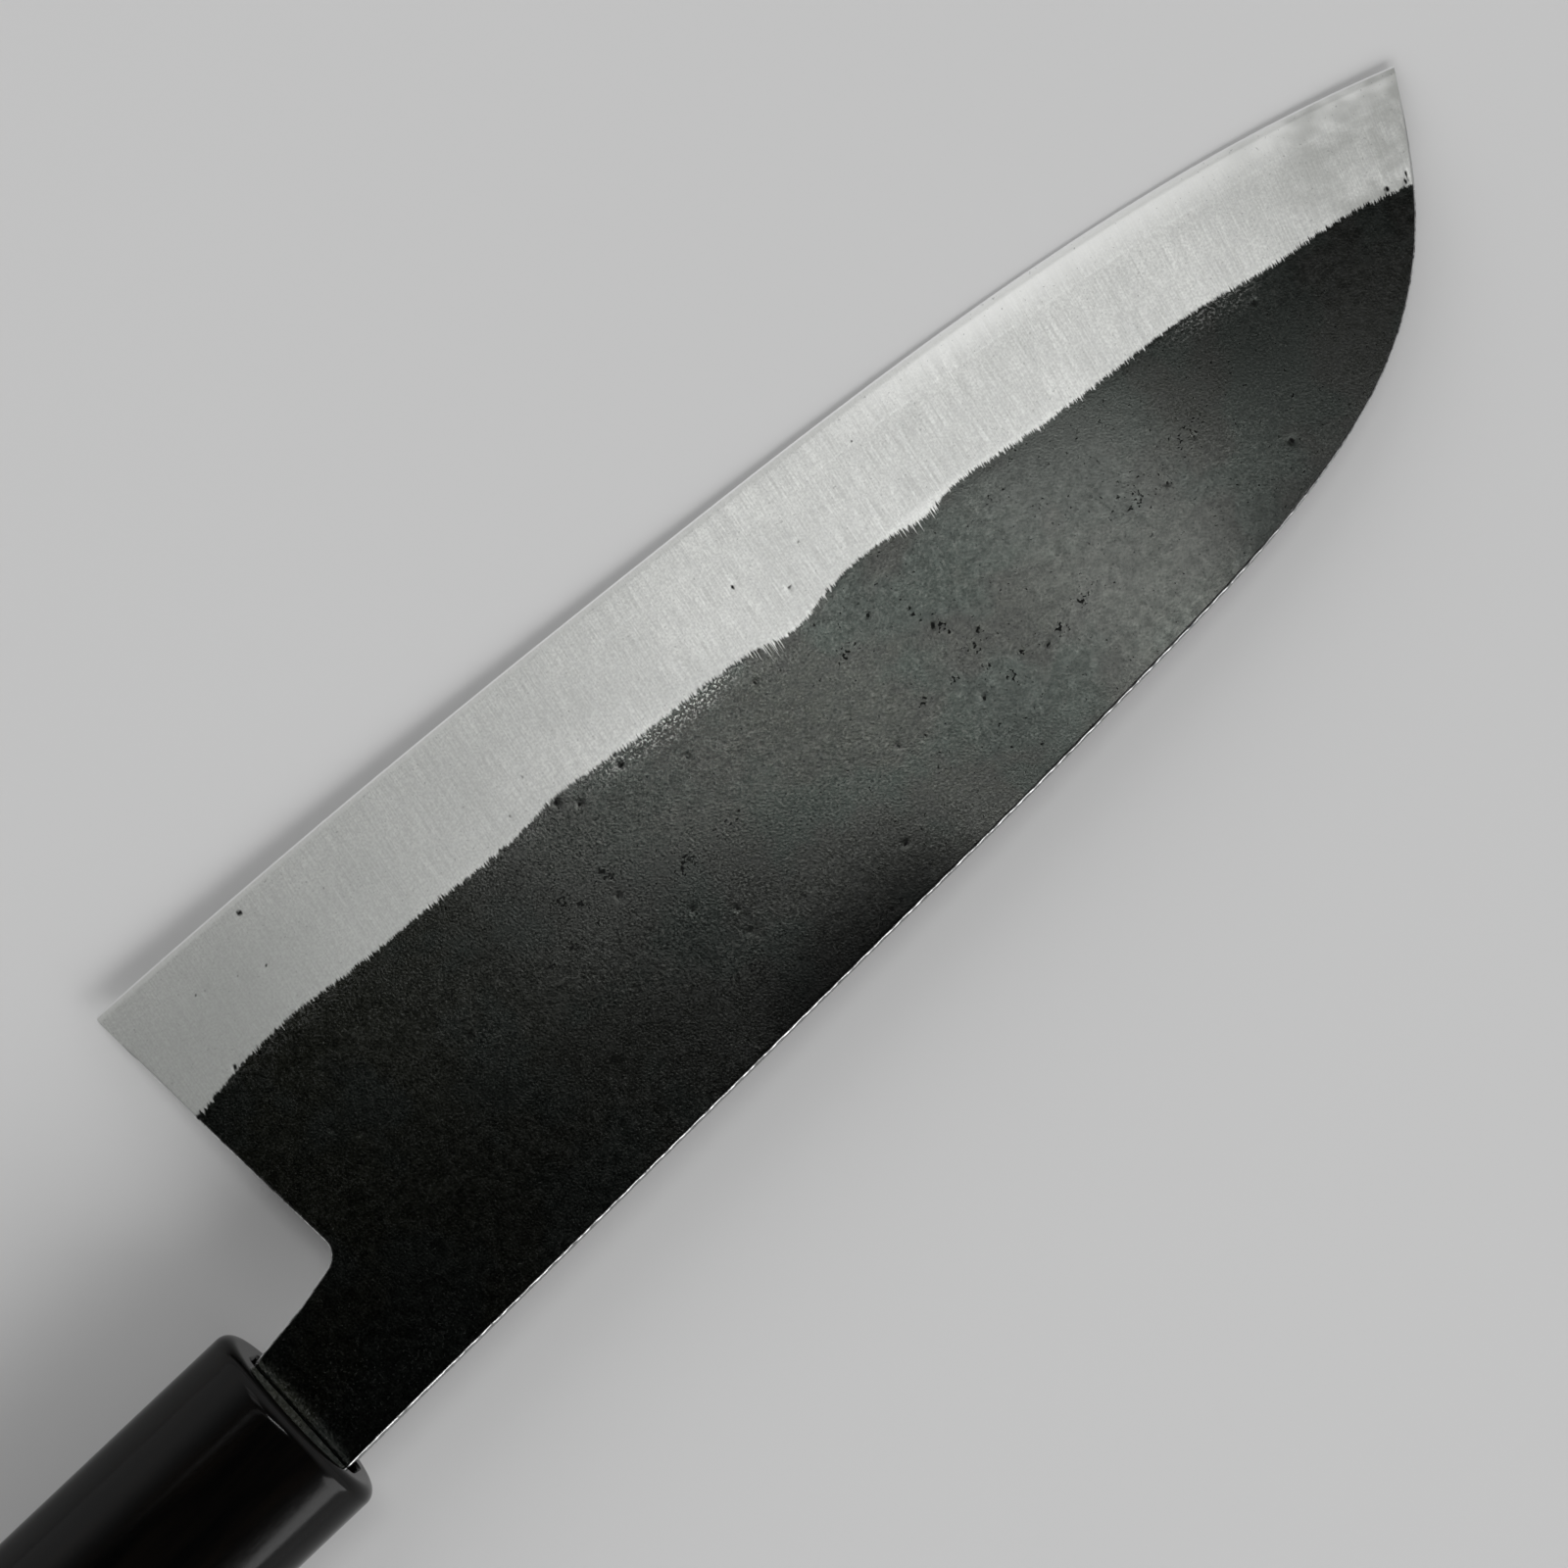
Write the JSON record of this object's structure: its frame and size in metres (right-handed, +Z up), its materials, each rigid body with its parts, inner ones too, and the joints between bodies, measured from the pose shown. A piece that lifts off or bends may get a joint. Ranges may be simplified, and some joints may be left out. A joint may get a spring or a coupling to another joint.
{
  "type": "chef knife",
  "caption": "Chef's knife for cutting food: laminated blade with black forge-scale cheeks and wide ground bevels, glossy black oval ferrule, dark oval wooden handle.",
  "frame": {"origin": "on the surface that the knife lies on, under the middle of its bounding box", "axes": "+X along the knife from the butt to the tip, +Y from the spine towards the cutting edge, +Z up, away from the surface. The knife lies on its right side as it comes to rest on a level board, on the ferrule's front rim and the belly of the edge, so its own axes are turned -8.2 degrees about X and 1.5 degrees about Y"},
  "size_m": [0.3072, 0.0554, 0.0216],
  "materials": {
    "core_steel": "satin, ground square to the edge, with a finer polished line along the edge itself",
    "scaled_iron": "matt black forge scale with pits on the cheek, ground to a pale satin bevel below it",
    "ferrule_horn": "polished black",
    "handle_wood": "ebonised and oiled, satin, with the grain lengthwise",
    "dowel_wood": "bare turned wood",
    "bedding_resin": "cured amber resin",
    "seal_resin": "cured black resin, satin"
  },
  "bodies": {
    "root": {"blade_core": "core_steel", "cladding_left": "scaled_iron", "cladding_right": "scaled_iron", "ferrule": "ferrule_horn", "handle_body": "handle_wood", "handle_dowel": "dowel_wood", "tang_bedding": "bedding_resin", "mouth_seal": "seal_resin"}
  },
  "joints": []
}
.....
» YOUR INSTRUCTIONS
Write out the data again, exactly and in full.

» RESULT OF THIS TASK
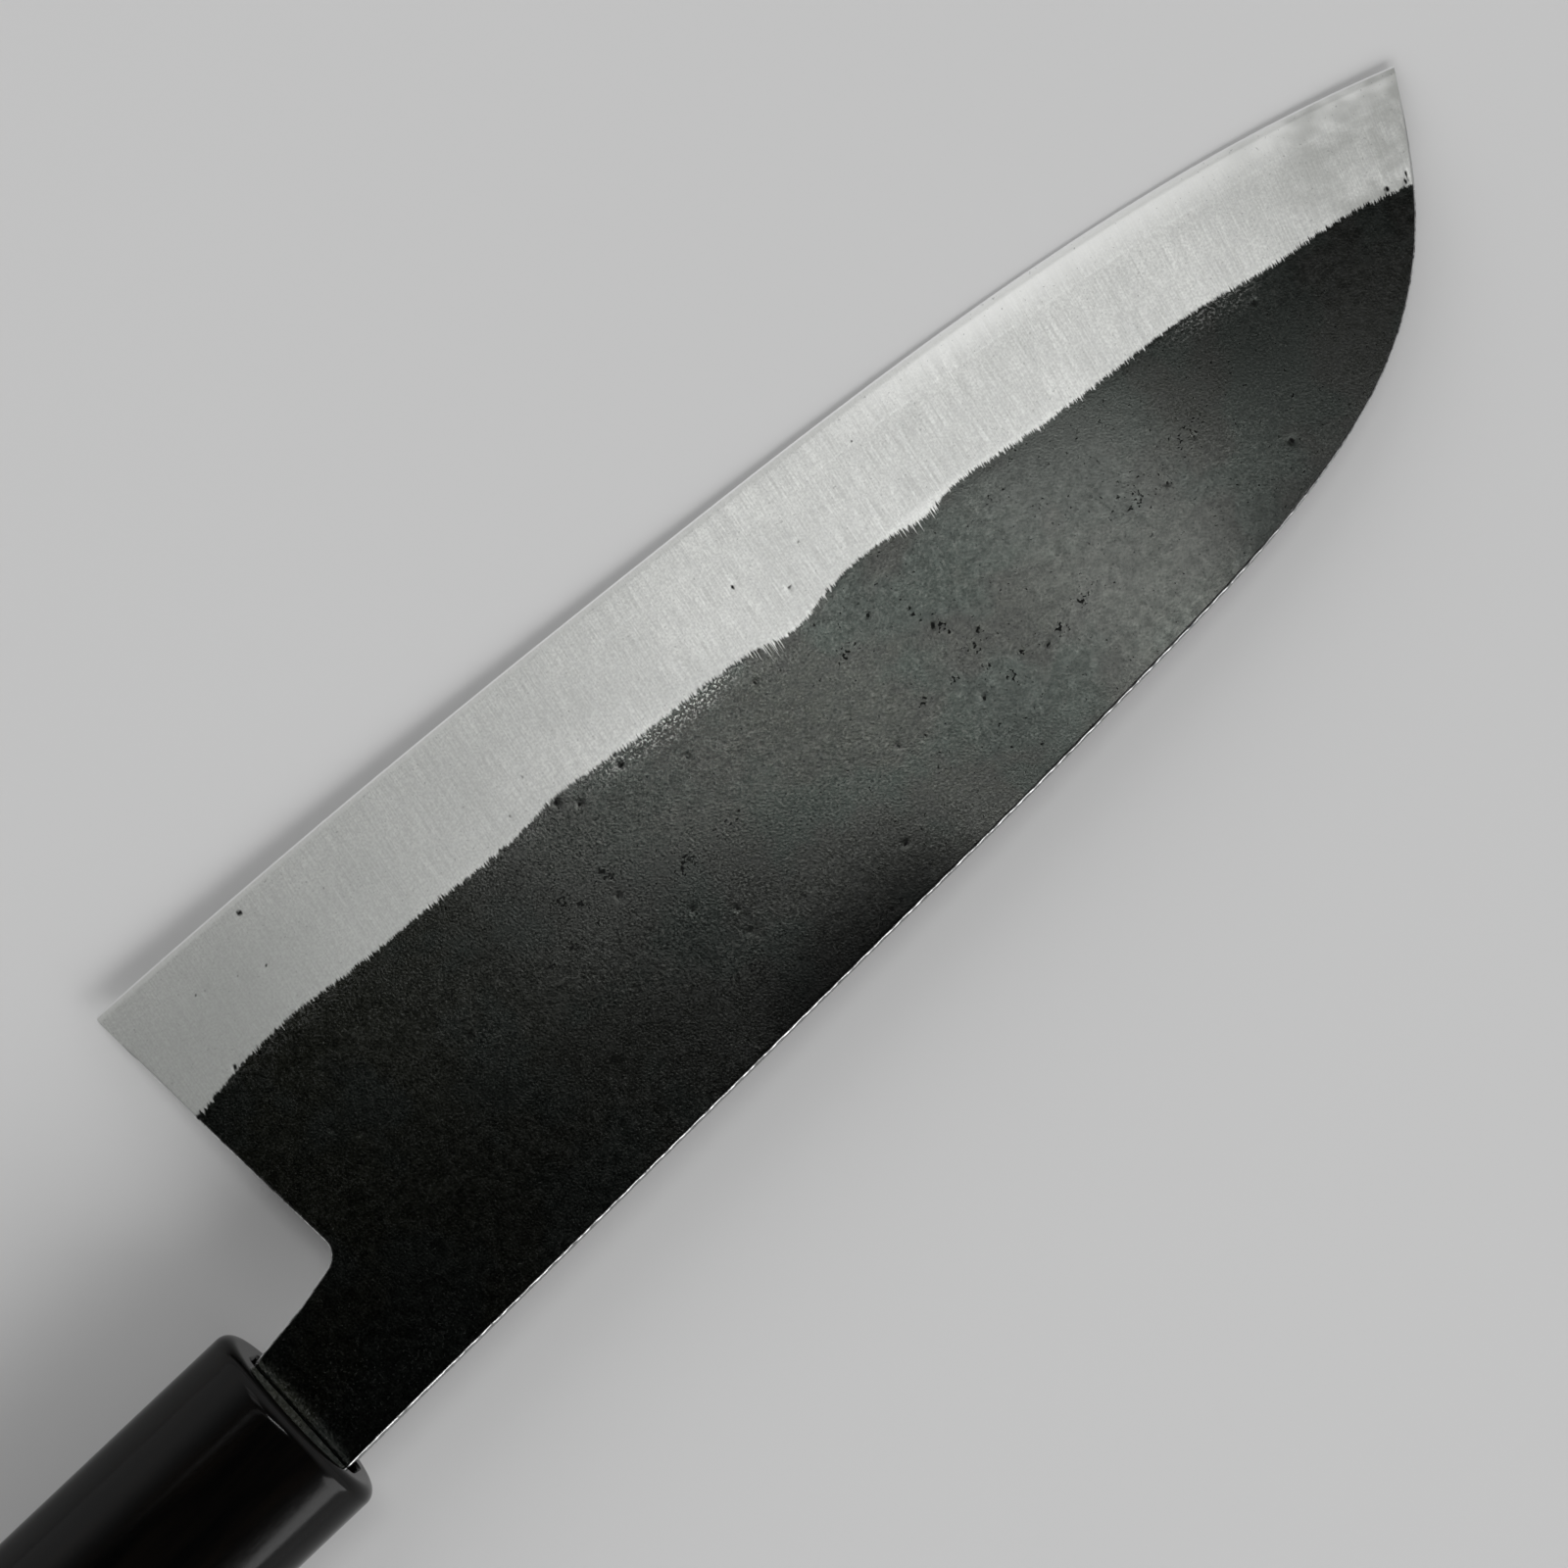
Write the JSON record of this object's structure: its frame and size in metres (right-handed, +Z up), its materials, each rigid body with its parts, inner ones too, and the joints between bodies, measured from the pose shown. A piece that lifts off or bends may get a joint. Ranges may be simplified, and some joints may be left out. A joint may get a spring or a coupling to another joint.
{
  "type": "chef knife",
  "caption": "Chef's knife for cutting food: laminated blade with black forge-scale cheeks and wide ground bevels, glossy black oval ferrule, dark oval wooden handle.",
  "frame": {"origin": "on the surface that the knife lies on, under the middle of its bounding box", "axes": "+X along the knife from the butt to the tip, +Y from the spine towards the cutting edge, +Z up, away from the surface. The knife lies on its right side as it comes to rest on a level board, on the ferrule's front rim and the belly of the edge, so its own axes are turned -8.2 degrees about X and 1.5 degrees about Y"},
  "size_m": [0.3072, 0.0554, 0.0216],
  "materials": {
    "core_steel": "satin, ground square to the edge, with a finer polished line along the edge itself",
    "scaled_iron": "matt black forge scale with pits on the cheek, ground to a pale satin bevel below it",
    "ferrule_horn": "polished black",
    "handle_wood": "ebonised and oiled, satin, with the grain lengthwise",
    "dowel_wood": "bare turned wood",
    "bedding_resin": "cured amber resin",
    "seal_resin": "cured black resin, satin"
  },
  "bodies": {
    "root": {"blade_core": "core_steel", "cladding_left": "scaled_iron", "cladding_right": "scaled_iron", "ferrule": "ferrule_horn", "handle_body": "handle_wood", "handle_dowel": "dowel_wood", "tang_bedding": "bedding_resin", "mouth_seal": "seal_resin"}
  },
  "joints": []
}